I used the one-dimensional graph as a reference point.
I plugged in numbers in between the sign changes on the graph to evaluate the possible solutions for the problem.
Awareness
I’m aware that the question was specifically less than or equal to 0.
This is why I included the number 3 as one of the answers (it evaluates to 0).
Artifact:
Solve \({x^2 - 6x + 9 \over x^3 + 5x^2 + 2x -8} \le 0\)
Synthetic Division (\(x^3 + 5x^2 + 2x -8 \over (x-1)\))
| 1 | 5 | 2 | -8 |
|---|---|---|---|
| 0 | 1 | 6 | 8 |
| 1 | 6 | 8 | 0 |
\((x-1)(x^2 + 6x + 8)\)
\((x-1)(x + 2)(x + 4)\)
\({x^2 - 6x + 9 \over x^3 + 5x^2 + 2x -8} \le 0 = (-\infty, -4), (-2, 1), 3\)
Applications of polynomial functions¶
Source: section 2.3 Homework question #65.b
Application:
This is a prime example of how math can be applied in our lives.
Even though we may rarely use precalculus level math in our day to day lives, there are situations where math is very important, like the one in this artifact.
Explanation:
This artifact demonstrates applications of polynomial functions.
The main hurdle in this problem was really understanding what the question was asking.
In reality, the only math required in this problem is solving for r using a square root, and knowing that the answer is (cm).
Independent thinking
The final answer is actually one of two because it is the result of a square root, which always yields two answers.
Where the independent thinking comes in is the part where I take the absolute value of the square root.
I knew that it wouldn’t make sense to have a blood cell that is a negative distance away from the center of an artery.

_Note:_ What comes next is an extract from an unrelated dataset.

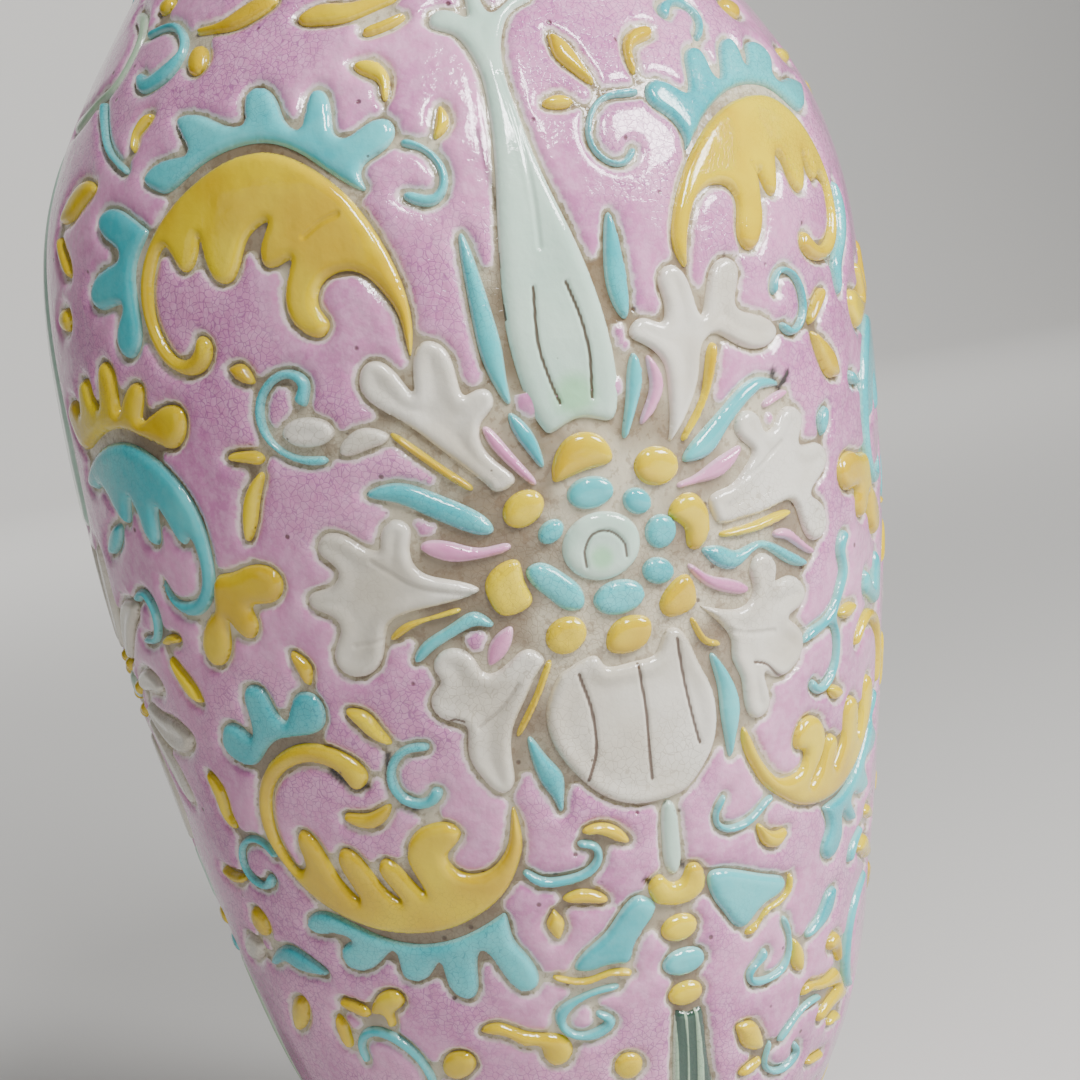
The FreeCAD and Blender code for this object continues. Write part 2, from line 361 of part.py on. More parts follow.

So I decided to discard the negative answer by taking the absolute value of the square root.
Artifact:
Research conducted at a national health research project shows that the speed at which a blood cell travels in an artery depends on its distance from the center of the artery.
The function \(v = 1.19 - 1.87r^2\) models the velocity (in centimeters per second) of a cell that is r centimeteres from the center of an artery.
If a blood cell is traveling at \(0.975 {cm \over sec}\), estimate the distance the blood cell is from the center of the artery.